UPDATE, MARCH 5th: Jill Filipovic, in the Guardian, has called time on the overuse of “trigger warnings.” I think her piece is brilliant, especially how it highlights the way people shut down reasonable discussion and debate by pointing to potential trauma. What the over-use of trigger warnings mean is that if you proceed with engaging in “triggering” material, such as assigning a great work of literature like “Things Fall Apart” by Chinua Achibe, you suddenly become an aggressor because you didn’t give into the demand of someone who claimed to be speaking for the oppressed and downtrodden, and thus you make somebody a victim. This becomes a huge slippery slope in academia, where students can complain about unfair treatment by professors. Can you imagine the lawsuits? “Professor X forced me into the psychological trauma of reading this book, or else I would fail the class, even after I pointed out why it is problematic.” It sounds ridiculous, but just wait…

And, y’know what? I’m going to say it: Not everybody is a victim. We don’t need to define ourselves as victims. I read “Things Fall Apart” when I was 15 and so did my entire high school class and somehow we survived without any trauma. As a young woman I’m tired of being treated as if I can’t deal with anything more controversial than a slice of bread or see beyond my own experiences. Trigger warning: I’m asking you to thicken your skin.
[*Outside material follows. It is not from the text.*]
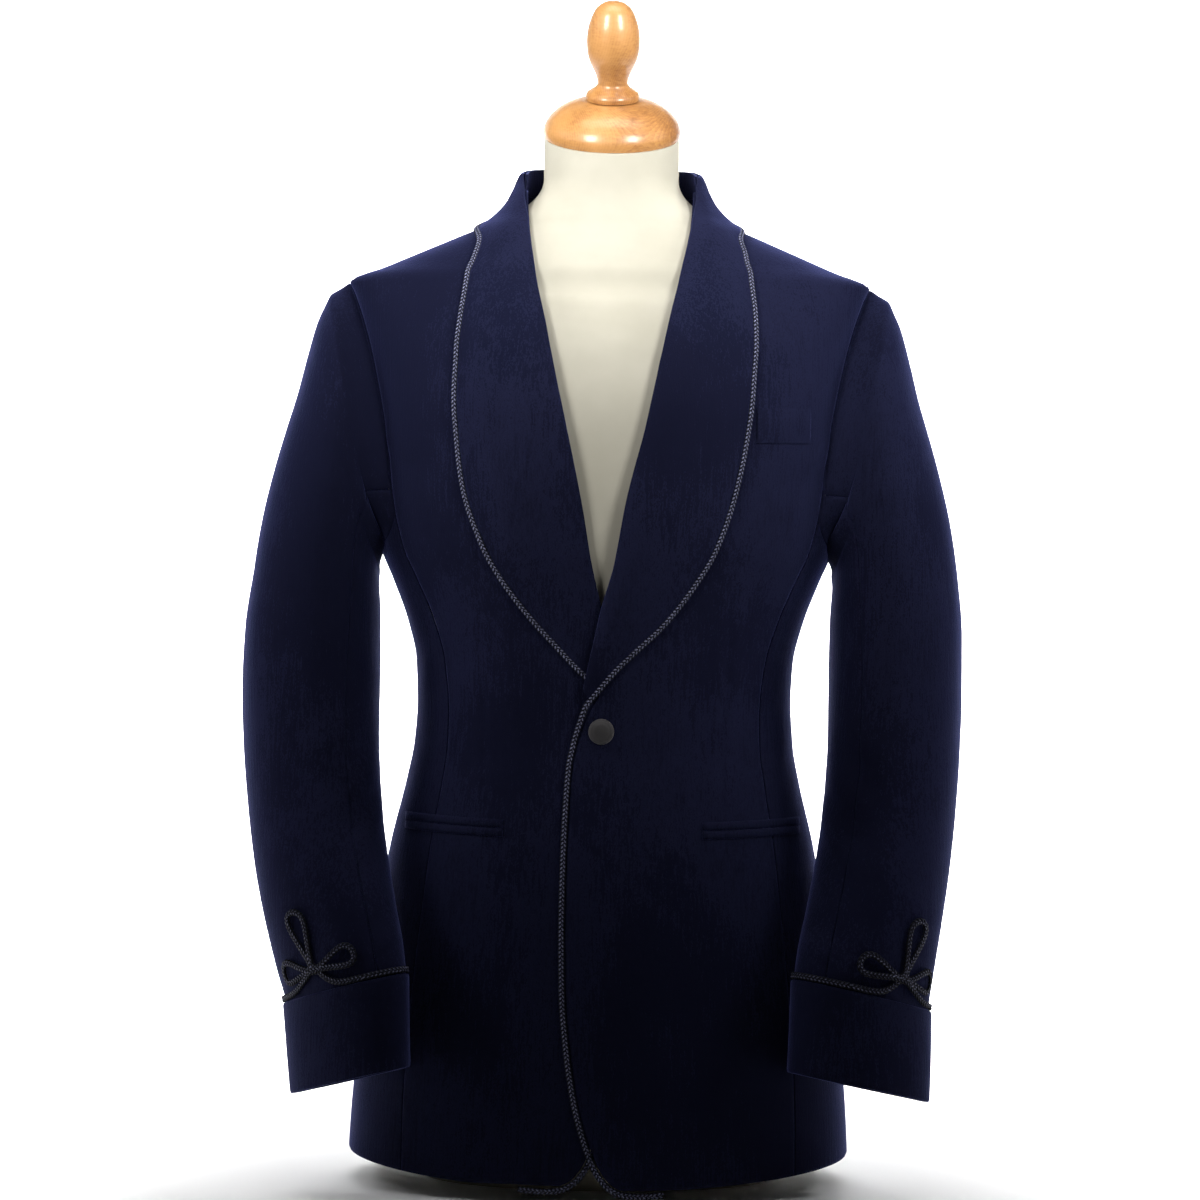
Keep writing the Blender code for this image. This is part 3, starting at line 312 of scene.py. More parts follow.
def degrees_for(length, angle, z):
    """Degrees round the body that make this length."""
    arc = ring_point(angle + ROUND_STEP, z) - ring_point(angle - ROUND_STEP, z)
    return length * 2 * ROUND_STEP / np.linalg.norm(arc, axis=-1)


def resample(points, step):
    """Points a step apart along a smooth line through the given ones."""
    length = lengths(points)
    at = np.linspace(0, length[-1], max(2, round(length[-1] / step) + 1))
    return np.column_stack(smooth_all(np.column_stack([length, points]), at))


def underlap(x, z):
    """Depth of the right front under the left one."""
    deep = UNDERLAP_LOW + (UNDERLAP_HIGH - UNDERLAP_LOW) * fade(*UNDERLAP_DEEPENS, z)
    inside = fade(*UNDERLAP_ACROSS, x) * (1 - fade(*UNDERLAP_END, z))
    return -deep * inside


def front_lift(side, angle, z):
    if side > 0:
        return 0 * angle
    return underlap(ring_point(angle, z)[..., 0], z)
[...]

4 thoughts on “Sleepwalking Toward Sanitizing

  1. Yes, indeed, a rather sensible and level-headed look at some political correctness that has apparently gone off the deep end. And while much of it seems to have some highly problematic and questionable “feminist” dimensions to it, the phenomenon has other manifestations, notably around Muslim efforts to limit satire directed at Islam and at Mohammad. Although the Catholic church also seems to have its oars in the same muddy waters in its support for anti-blasphemy laws in, at least, Ireland.

    But, somewhat apropos of the entire situation at Wellesley and other places of “higher learning”, consider this comment (1) by Christina Hoff Sommers on the recent book Unlearning Liberty by Greg Lukianoff:

    “Brazenly unconstitutional and hypocritical” is how Greg Lukianoff, president of FIRE, characterizes the bizarre and even comical restrictions on free speech that have become routine on college campuses over the past few decades. In Unlearning Liberty, Lukianoff uses intelligence, passion, and common sense to describe and denounce the censorship and punitive vigilance that have come to prevail both in the classroom and out. Exposing the incoherent politics that ensue when vigorous debate and dissent are seen as too dangerous, too upsetting, to be tolerated, he shows that being offended is not only the price of liberty but is intrinsic as well to the process of genuine thought and learning.
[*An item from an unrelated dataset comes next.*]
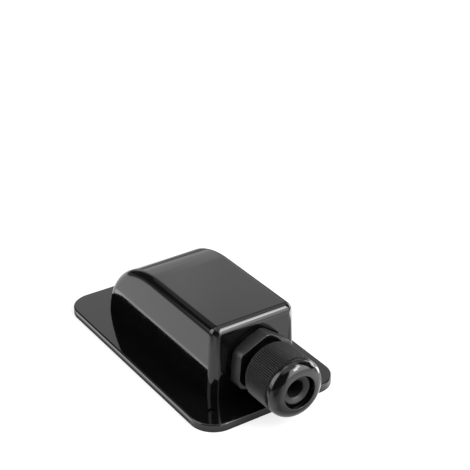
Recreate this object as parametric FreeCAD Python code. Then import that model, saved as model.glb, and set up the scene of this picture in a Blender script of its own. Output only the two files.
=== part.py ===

    Although, in passing, I’m mildly amused at your “If the man had a visible penis? Yes, that would change things.” One might wonder how the “Miss Grundies” would respond to a tour of art that included Michaelangelo’s David. Odd that human genitalia are frequently viewed as “obscene” while murder, mayhem, gratuitous violence, and egregious disparities in income are regarded as entertainment or entirely acceptable.